Assign Taxonomies to Sequences in Abundance Table
The Assign Taxonomies to Sequences in Abundance Table tool lets you add taxonomies to abundance table features that have sequences associated. This is useful for annotating amplicon sequence variant (ASV) tables, and OTU tables with de novo OTUs where sequences are not annotated by the initial analysis tools.
The tool requires a reference index and works by mapping each sequence from the abundance table to this reference index. The underlying analysis is the same as for Taxonomic Profiling, see Taxonomic Profiling.
Creating the required reference index
You create a reference index using Create Taxonomic Profiling Index, see Create Taxonomic Profiling Index. As input, you will need a reference database, i.e. a sequence list containing reference sequences with taxonomy annotations.
Reference database can be obtained using one of the Download Database tools. The choice of reference database depends on your data.
For amplicon data, consider the reference databases available with Download Amplicon-Based Reference Database, see Download Amplicon-Based Reference Database.
For whole genome data, you may use the databases from Download Curated Microbial Reference Database, see Download Curated Microbial Reference Database. Alternatively, create your own reference database with Download Custom Microbial Reference Database, see Download Custom Microbial Reference Database.
Running the tool
To run the Assign Taxonomies to Sequences in Abundance Table tool:
Toolbox | Microbial Genomics Module () | Metagenomics () | Abundance Analysis () | Assign Taxonomies to Sequences in Abundance Table ()
Select the abundance table with sequences to be annotated.
Select the reference index to map the abundance table sequences to (figure 7.1).
Choose settings for taxonomic assignment:
- Minimum similarity percentage Sequences in the abundance table must be at least this similar to sequence in the reference index to be matched and get a new taxonomy assigned.
- Clear existing taxonomy All existing abundance table taxonomy annotations are removed. Only abundance table sequences with a reference index match will get a taxonomy assignment.
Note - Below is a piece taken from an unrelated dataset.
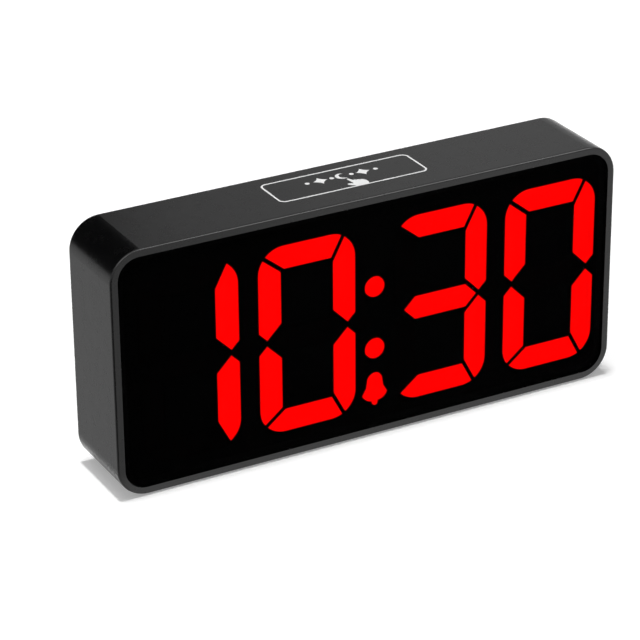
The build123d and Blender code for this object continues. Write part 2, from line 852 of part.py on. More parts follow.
# --- Battery bay ------------------------------------------------------------------------------
def battery_door():
    """Cover of the bay: two hinge tabs below, a springy finger latch above."""
    door = Pos(0, bay_mid) * RectangleRounded(door_w, door_h, door_corner_r)
    latch = RectangleRounded(latch_w, 2 * latch_h, latch_corner_r)
    slit_z = door_z0 + door_h - latch_reach / 2
    for side in (-1, 1):
        x = side * (latch_w - latch_slit) / 2
        door -= Pos(x, slit_z) * Rectangle(latch_slit, latch_reach)
    door += Pos(0, door_z0 + door_h) * latch
    plate = slab(door, door_face_in, cover_face_y)
    tab_y = tab_front_y()
    for x in tab_spots():
        half = tab_w / 2
        neck_z = door_z0 + door_gap
        plate += block(x - half, x + half, tab_y, door_face_in, neck_z, neck_z + tab_neck)
        plate += block(x - half, x + half, tab_y, tab_y + tab_t, door_z0 - tab_lap, neck_z)
    for i in range(grip_ridges):
        z = door_z0 + door_h - grip_drop - i * grip_pitch
        ridge = Pos(0, z) * Rectangle(grip_l, grip_w)
        plate += slab(ridge, cover_face_y, cover_face_y + grip_h)
    return plate


def cell_levels():
    """Heights of the two cells' axes."""
    return (bay_mid - cell_r - cell_play / 2, bay_mid + cell_r + cell_play / 2)


def tail_y():
    """Depth of the contacts' solder tails, at the middle of the cells."""
    return bay_floor_y + cell_r + cell_play / 2


def tail_spots():
    """Where the two solder tails pass through the right-hand wall of the bay."""
    return [(bay_l / 2, z) for z in cell_levels()]


def battery_plates():
    """Sheet contacts: one bridge at the left, two with solder tails at the right."""
    y0 = bay_floor_y + cell_play
    y1 = y0 + contact_w
    half = contact_w / 2
    low, high = cell_levels()
    left = -bay_l / 2
    plates = [block(left, left + contact_t, y0, y1, low - half, high + half)]
    y = tail_y()
    for (x, z), out in zip(tail_spots(), tail_outs):
        plate = block(x - contact_t, x, y0, y1, z - half, z + half)
        x1 = x + tub_wall + out
        tail = block(x, x1, y - contact_t / 2, y + contact_t / 2, z - tail_w / 2, z + tail_w / 2)
        plates.append(plate + tail)
    return group(plates)


def coil_spring(x, z, toward):
    """Conical wire spring that stands on a contact plate and narrows towards the cell."""
    runs = round(spring_turns * spring_sides)
    stand = x + toward * (contact_t + spring_wire_r)
    points = []
    for i in range(runs + 1):
        share = i / runs
        turn = 2 * pi * i / spring_sides
        r = spring_r + (spring_tip_r - spring_r) * share
        along = stand + toward * spring_l * share
        points.append((along, tail_y() + r * cos(turn), z + r * sin(turn)))
    path = Polyline(*points)
    start = Plane(origin=path @ 0, z_dir=path % 0)
    return sweep(start * RegularPolygon(spring_wire_r, 8), path=path, transition=Transition.RIGHT)


def battery_springs():
    """One spring for each cell, at opposite ends."""
    low, high = cell_levels()
    half = bay_l / 2
    return group([coil_spring(-half, low, 1), coil_spring(half, high, -1)])


def battery_leads():
    """Leads from the solder tails up behind the cover to the main board."""
    leads = []
    top_z = main_z0 + lead_end_z
    for (x, z), out in zip(tail_spots(), tail_outs):
        lead_x = x + tub_wall + out - wire_r
        start = (lead_x, tail_y(), z + tail_w / 2)
        points = [start, (lead_x, tail_y(), top_z), (lead_x, main_rear_y, top_z)]
        leads.append(wire(points, wire_r, wire_bend))
    return group(leads)


# --- Controls ---------------------------------------------------------------------------------
def cap_face_y():
    """Outer face of a push button at rest."""
    return cover_face_y + cap_proud


def plunger_top_y():
    """Where a button's stem meets the plunger of its switch."""
    return main_rear_y + tact_t + plunger_proud


def push_button(x):
    """Button cap: pill head, retaining flange behind the cover, and stem."""
    flange_top = cover_in_y - cap_gap
    flange_low = flange_top - cap_flange_t
    head = slab(Pos(x, row_z) * cap_outline(), flange_top, cap_face_y())
    head = fillet(head.edges().group_by(Axis.Y)[-1], cap_edge_r)
    cap = head + slab(Pos(x, row_z) * cap_outline(cap_lap), flange_low, flange_top)
    return cap + disc(x, row_z, stem_r, plunger_top_y(), flange_low)


def plunger(x):
    """Moving pin of a tact switch."""
    low = main_rear_y + tact_t - plunger_sunk
    return disc(x, row_z, plunger_r, low, plunger_top_y())


def tact_bodies():
    """Five tact switch bodies on the main board, bored for their plungers."""
    half = tact_side / 2
    top = main_rear_y + tact_t
    bore_low = top - plunger_sunk - button_travel - cap_gap
    bodies = []
    for x in button_xs:
        body = block(x - half, x + half, main_rear_y, top, row_z - half, row_z + half)
        bodies.append(body - disc(x, row_z, plunger_r + plunger_gap, bore_low, top))
    return group(bodies)


def slider_rest_x(x):
    """A slider rests at the end of its slot towards -X."""
    return x - slider_travel / 2


def slide_knob(x):
    """Slider: foot inside the can, neck through its slot, knob in the cover's dish."""
    knob_x = slider_rest_x(x)
    top = cover_face_y - knob_below_face
    knob_low = main_rear_y + can_h + slide_gap
    half_l = knob_l / 2
    half_w = knob_w / 2
    knob = block(knob_x - half_l, knob_x + half_l, knob_low, top, row_z - half_w, row_z + half_w)
    for i in range(-1, 2):
        x0 = knob_x + i * groove_pitch - groove_w / 2
        knob -= block(x0, x0 + groove_w, top - groove_depth, top, row_z - half_w, row_z + half_w)
    foot_low = main_rear_y + can_t + slide_gap
    foot = Pos(knob_x, foot_low + slider_foot_t / 2, row_z)
    foot *= Box(slider_foot_l, slider_foot_t, slider_foot_w)
    stalk = slab(Pos(knob_x, row_z) * Rectangle(neck, neck), foot_low, knob_low)
    return knob + foot + stalk


def slide_cans():
    """Sheet cans of the two slide switches, each with a slot for its slider."""
    cans = []
    for x in slider_xs:
        outer = slab(Pos(x, row_z) * Rectangle(can_l, can_w), main_rear_y, main_rear_y + can_h)
        inner = Rectangle(can_l - 2 * can_t, can_w - 2 * can_t)
        can = outer - slab(Pos(x, row_z) * inner, main_rear_y + can_t, main_rear_y + can_h - can_t)
        slot = Rectangle(neck + slider_travel + 2 * slide_gap, neck + 2 * slide_gap)
        can -= slab(Pos(x, row_z) * slot, main_rear_y + can_h - can_t, main_rear_y + can_h)
        cans.append(can)
    return group(cans)


def wheel_centre_y():
    """Depth of the dimmer wheel's axis."""
    return cover_face_y + wheel_proud - wheel_r


def dimmer_wheel():
    """Thumbwheel with notched edge and a stub shaft below, axis upright."""
    rim_sketch = Circle(wheel_r)
    rim_sketch -= PolarLocations(wheel_r, wheel_flutes) * RegularPolygon(flute_r, 4)
    wheel = Pos(0, 0, -wheel_t / 2) * extrude(rim_sketch, amount=wheel_t)
    shaft_l = pot_t + wheel_gap
    wheel += Pos(0, 0, -wheel_t / 2 - shaft_l / 2) * Cylinder(pot_shaft_r, shaft_l)
    return Pos(wheel_x, wheel_centre_y(), row_z) * wheel


def dimmer_pot():
    """Potentiometer base on the main board, bored for the wheel's shaft."""
    top = row_z - wheel_t / 2 - wheel_gap
    half = pot_w / 2
    base = block(wheel_x - half, wheel_x + half, main_rear_y, main_rear_y + pot_reach, top - pot_t, top)
    bore = Cylinder(pot_shaft_r + pot_shaft_gap, pot_t)
    return base - Pos(wheel_x, wheel_centre_y(), top - pot_t / 2) * bore


def power_inlet():
    """Barrel socket standing on the main board with its nose in the cover."""
    face_y = cover_face_y - inlet_below_face
    shoulder_y = cover_in_y - port_gap
    square = Pos(inlet_x, jack_z) * RectangleRounded(inlet_side, inlet_side, inlet_corner_r)
    socket = slab(square, main_rear_y, shoulder_y)
    socket += disc(inlet_x, jack_z, inlet_nose_r, shoulder_y, face_y)
    return socket - disc(inlet_x, jack_z, inlet_bore_r, main_rear_y + inlet_floor, face_y)


def inlet_pin():
    """Centre pin of the barrel socket."""
    low = main_rear_y + inlet_floor
    tip = cover_face_y - inlet_below_face - inlet_pin_sunk
    pin = disc(inlet_x, jack_z, inlet_pin_r, low, tip)
    return chamfer(pin.edges().group_by(Axis.Y)[-1], inlet_pin_r / 2)


def usb_shell():
    """Sheet-metal shell of the charging outlet."""
    face_y = cover_face_y - usb_below_face
    outer = RectangleRounded(usb_w, usb_h, usb_corner_r)
    inner = RectangleRounded(usb_w - 2 * usb_sheet, usb_h - 2 * usb_sheet, usb_inner_r)
    return slab(Pos(usb_x, jack_z) * (outer - inner), main_rear_y, face_y)


def usb_tongue():
    """Plastic base and tongue inside the charging outlet."""
    half_w = usb_w / 2 - usb_sheet - usb_base_gap
    half_h = usb_h / 2 - usb_sheet - usb_base_gap
    base_y = main_rear_y + usb_base_t
    base = block(usb_x - half_w, usb_x + half_w, main_rear_y, base_y, jack_z - half_h, jack_z + half_h)
    tongue_z = jack_z + half_h - usb_tongue_drop - usb_tongue_t / 2
    tip = cover_face_y - usb_below_face - usb_tongue_sunk
    tongue = Pos(usb_x, (base_y + tip) / 2, tongue_z)
    return base + tongue * Box(usb_tongue_w, tip - base_y, usb_tongue_t)


# --- Speaker ----------------------------------------------------------------------------------
def speaker_frame():
    """Pressed basket: flat rim on the cover, conical wall and back plate."""
    rim_y = cover_in_y - speaker_rim_t
    back_y = cover_in_y - basket_depth
    rim_r = speaker_r - speaker_rim_w
    plate_y = back_y + basket_sheet
    profile = [(speaker_r, cover_in_y), (speaker_r, rim_y), (rim_r + basket_step, rim_y)]
    profile += [(basket_back_r, back_y), (basket_hole_r, back_y), (basket_hole_r, plate_y)]
    profile += [(basket_back_r - basket_sheet / 2, plate_y), (rim_r, rim_y), (rim_r, cover_in_y)]
    return turned_y(profile, speaker_x, speaker_z)


def speaker_cone():
    """Paper cone with a rolled edge and a domed dust cap, the same thickness all over."""
    edge_y = cover_in_y - cone_sunk
    edge_r = speaker_r - speaker_rim_w - cone_gap
    low_y = cover_in_y - cone_depth
    front = [(edge_r, edge_y), (edge_r - surround_w, edge_y - surround_drop), (coil_r, low_y)]
    front += [(dust_cap_r, low_y + dust_cap_rise), (0, low_y + dust_cap_rise + dust_cap_crown)]
    back = [(r, y - cone_t) for r, y in reversed(front)]
    return turned_y(front + back, speaker_x, speaker_z)


def speaker_magnet():
    """Magnet and pole behind the basket."""
    back_y = cover_in_y - basket_depth
    magnet = disc(speaker_x, speaker_z, magnet_r, back_y - magnet_t, back_y)
    return magnet + disc(speaker_x, speaker_z, pole_r, back_y, back_y + pole_l)


def speaker_leads():
    """Two leads from the speaker's back up to the main board."""
    y = cover_in_y - basket_depth - wire_r
    low = speaker_z + magnet_r
    top = main_z0 + lead_end_z
    leads = []
    for x in (speaker_x - speaker_tag_x, speaker_x + speaker_tag_x):
        points = [(x, y, low), (x, y, top), (x, main_rear_y, top)]
        leads.append(wire(points, wire_r, wire_bend))
    return group(leads)


# --- Snooze sensor ----------------------------------------------------------------------------
def snooze_sensor():
    """Metal foil stuck under the touch zone of the top wall."""
    y0 = sensor_y - sensor_d / 2
    z1 = inner_high
    return block(-sensor_w / 2, sensor_w / 2, y0, y0 + sensor_d, z1 - sensor_t, z1)


def sensor_lead():
    """Lead from the foil down to the main board."""
    x = sensor_w / 4
    z1 = inner_high - sensor_t
    y = main_front_y - sensor_lead_out
    end_z = main_z1 - lead_end_z
    points = [(x, y, z1), (x, y, end_z), (x, main_front_y, end_z)]
    return wire(points, wire_r, wire_bend)


# --- Every node -------------------------------------------------------------------------------
nodes = {
    "front_housing": front_housing,
    "front_lens": front_lens,
    "light_block": light_block,
    "lit_segments": lambda: windows(display_faces(True)),
    "dark_segments": lambda: windows(display_faces(False)),
    "colon_dots": lambda: windows(colon_faces()),
    "bell_symbol": lambda: windows(bell_faces()),
    "segment_leds": segment_leds,
    "display_board": display_board,
    "display_chip": display_chip,
    "main_board": main_board,
    "main_chip": main_chip,
    "capacitors": capacitors,
    "ribbon_plugs": ribbon_plugs,
    "ribbon_cable": ribbon_cable,
    "rear_cover": rear_cover,
    "cover_screws": cover_screws,
    "board_screws": board_screws,
    "battery_door": battery_door,
    "battery_plates": battery_plates,
    "battery_springs": battery_springs,
    "battery_leads": battery_leads,
    "tact_bodies": tact_bodies,
    "slide_cans": slide_cans,
    "dimmer_pot": dimmer_pot,
    "dimmer_wheel": dimmer_wheel,
    "power_inlet": power_inlet,
    "inlet_pin": inlet_pin,
    "usb_shell": usb_shell,
    "usb_tongue": usb_tongue,
    "speaker_frame": speaker_frame,
    "speaker_cone": speaker_cone,
    "speaker_magnet": speaker_magnet,
    "speaker_leads": speaker_leads,
    "snooze_sensor": snooze_sensor,
    "sensor_lead": sensor_lead,
    "rubber_feet": rubber_feet,
}

os.makedirs("parts", exist_ok=True)
for name, make in nodes.items():
    export_step(make(), f"parts/{name}.step")
for name, x in zip(button_names, button_xs):
    export_step(push_button(x), f"parts/{name}_button.step")
    export_step(plunger(x), f"parts/{name}_plunger.step")
for name, x in zip(slider_names, slider_xs):
    export_step(slide_knob(x), f"parts/{name}_slider.step")
print("width", round(width, 2), "height", round(height + foot_proud, 2), "depth", depth)
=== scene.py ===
# %% [markdown]
# # Large-digit LED alarm clock
# A black moulded housing holds a smoked window. Behind the window milky inserts light up red and
# make the digits, a colon and a bell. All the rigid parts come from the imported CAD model, which
# stays exactly where it is. This file gives every one of them its finish, adds the printing on the
# top and on the back, the wire springs and the screws, and sets up a small photo table.
#
# The scene is in metres. The sizes of pieces and prints below are in millimetres and times MM, and
# the floor and the cards are in metres. The clock stands on z = 0 and its front looks towards -Y.

# %% Load the clock
import bpy
import numpy as np
from mathutils import Matrix


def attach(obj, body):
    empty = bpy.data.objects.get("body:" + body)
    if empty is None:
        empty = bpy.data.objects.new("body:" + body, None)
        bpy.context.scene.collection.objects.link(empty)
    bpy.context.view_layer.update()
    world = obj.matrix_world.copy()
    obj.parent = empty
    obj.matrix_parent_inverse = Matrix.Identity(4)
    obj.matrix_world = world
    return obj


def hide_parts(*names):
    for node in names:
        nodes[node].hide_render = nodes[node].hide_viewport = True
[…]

- Overwrite existing taxonomy Abundance table sequences with a reference index match will get a new taxonomy assigned. Sequences with no match will retain the existing taxonomy annotation.
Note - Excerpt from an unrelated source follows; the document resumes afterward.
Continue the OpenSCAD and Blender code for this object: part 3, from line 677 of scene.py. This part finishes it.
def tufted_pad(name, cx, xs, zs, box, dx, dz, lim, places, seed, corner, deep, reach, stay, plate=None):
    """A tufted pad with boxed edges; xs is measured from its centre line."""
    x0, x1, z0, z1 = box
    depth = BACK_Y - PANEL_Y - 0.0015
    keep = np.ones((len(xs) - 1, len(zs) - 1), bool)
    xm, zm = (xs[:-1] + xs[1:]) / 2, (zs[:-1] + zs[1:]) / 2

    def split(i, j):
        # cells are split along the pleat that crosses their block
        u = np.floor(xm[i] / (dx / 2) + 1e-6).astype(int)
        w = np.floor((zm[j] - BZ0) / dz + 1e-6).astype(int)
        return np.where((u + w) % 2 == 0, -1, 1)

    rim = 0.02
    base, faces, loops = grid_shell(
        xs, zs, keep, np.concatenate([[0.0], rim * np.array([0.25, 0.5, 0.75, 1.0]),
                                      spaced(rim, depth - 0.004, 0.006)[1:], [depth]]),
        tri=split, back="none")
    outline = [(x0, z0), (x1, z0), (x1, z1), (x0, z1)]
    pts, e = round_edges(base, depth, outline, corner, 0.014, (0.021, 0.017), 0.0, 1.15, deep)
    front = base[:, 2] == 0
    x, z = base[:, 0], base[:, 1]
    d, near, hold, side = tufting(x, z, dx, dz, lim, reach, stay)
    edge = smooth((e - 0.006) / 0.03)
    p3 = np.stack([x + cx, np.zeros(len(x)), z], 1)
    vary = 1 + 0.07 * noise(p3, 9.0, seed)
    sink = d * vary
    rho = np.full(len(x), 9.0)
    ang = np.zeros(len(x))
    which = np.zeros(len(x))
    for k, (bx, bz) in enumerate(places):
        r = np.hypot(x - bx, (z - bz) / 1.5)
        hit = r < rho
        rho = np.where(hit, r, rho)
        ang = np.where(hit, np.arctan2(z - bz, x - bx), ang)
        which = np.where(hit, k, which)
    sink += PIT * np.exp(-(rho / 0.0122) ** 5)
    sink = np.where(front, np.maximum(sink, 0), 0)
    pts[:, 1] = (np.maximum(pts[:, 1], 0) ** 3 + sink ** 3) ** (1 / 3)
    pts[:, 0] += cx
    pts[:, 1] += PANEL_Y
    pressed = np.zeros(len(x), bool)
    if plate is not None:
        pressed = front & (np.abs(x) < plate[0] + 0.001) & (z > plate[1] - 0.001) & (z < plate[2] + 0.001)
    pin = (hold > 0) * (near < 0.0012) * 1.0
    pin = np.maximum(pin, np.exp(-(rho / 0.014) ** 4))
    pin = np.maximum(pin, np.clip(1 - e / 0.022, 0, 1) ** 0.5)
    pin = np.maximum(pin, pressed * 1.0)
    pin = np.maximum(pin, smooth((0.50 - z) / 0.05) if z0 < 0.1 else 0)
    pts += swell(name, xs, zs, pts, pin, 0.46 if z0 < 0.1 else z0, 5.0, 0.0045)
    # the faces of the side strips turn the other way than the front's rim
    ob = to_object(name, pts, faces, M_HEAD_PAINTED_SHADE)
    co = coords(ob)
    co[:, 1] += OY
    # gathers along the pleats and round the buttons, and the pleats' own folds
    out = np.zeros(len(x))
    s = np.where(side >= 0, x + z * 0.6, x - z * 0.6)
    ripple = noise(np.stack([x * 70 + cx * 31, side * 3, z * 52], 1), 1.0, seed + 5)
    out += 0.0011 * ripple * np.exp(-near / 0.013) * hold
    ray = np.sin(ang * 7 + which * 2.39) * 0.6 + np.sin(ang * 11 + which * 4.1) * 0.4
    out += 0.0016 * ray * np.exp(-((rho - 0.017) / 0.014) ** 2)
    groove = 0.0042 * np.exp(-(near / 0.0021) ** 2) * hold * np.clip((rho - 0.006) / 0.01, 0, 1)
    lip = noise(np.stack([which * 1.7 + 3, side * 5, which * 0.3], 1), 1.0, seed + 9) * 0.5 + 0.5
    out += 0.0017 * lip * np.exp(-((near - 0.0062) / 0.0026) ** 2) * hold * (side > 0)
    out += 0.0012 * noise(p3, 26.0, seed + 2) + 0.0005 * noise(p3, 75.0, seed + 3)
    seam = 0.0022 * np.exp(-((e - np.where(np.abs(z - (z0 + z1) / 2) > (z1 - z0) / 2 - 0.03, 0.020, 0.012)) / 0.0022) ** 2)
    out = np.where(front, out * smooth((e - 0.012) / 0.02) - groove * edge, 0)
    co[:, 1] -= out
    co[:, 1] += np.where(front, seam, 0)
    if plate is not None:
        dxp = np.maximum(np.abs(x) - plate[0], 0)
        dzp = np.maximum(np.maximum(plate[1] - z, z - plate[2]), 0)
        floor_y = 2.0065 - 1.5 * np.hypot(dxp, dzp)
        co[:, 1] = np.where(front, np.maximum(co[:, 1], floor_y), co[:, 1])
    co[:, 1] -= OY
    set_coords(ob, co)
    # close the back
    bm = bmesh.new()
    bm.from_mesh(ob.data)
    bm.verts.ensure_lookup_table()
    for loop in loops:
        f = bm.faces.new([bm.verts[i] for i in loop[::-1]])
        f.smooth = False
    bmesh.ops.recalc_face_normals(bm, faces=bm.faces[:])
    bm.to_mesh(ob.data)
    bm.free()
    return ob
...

- Use existing taxonomy when present Only abundance table sequences that do not already have a taxonomic annotation will get a new taxonomy assigned.
Figure 7.1:
Select reference index and set parameters for taxonomic assignment.
Select Create Report to generate a report with summary information on taxonomic assignment.
The output
- Abundance table with taxonomy annotations The new taxonomy assignments are listed in the Taxonomy column.
- Assign taxonomies report The report contains the following sections:
- Summary Information on the sequences in the abundance table.
- Reference index summary Information on the reference index.
- Taxonomy assignment
- Sequences with reference index match: Sequences that met the Minimum similarity treshold.
- Taxonomy assigned (was blank): Taxonomy was blank, new taxonomy has been assigned.
- Taxonomy updated: The existing taxonomy has been replaced.
- Existing taxonomy retained: The existing taxonomy is retained. This can happen when the taxonomy of the matched reference index sequence is identical to the existing taxonomy, or when Taxonomy assignment was set to Use existing taxonomy when present.
- Sequences with no reference index match (insufficient similarity): Sequences that did not meet the Minimum similarity threshold.
- Existing taxonomy retained: Sequences for which an existing taxonomy remains.
- No taxonomy: Sequences with no taxonomy.
- Sequences with reference index match: Sequences that met the Minimum similarity treshold.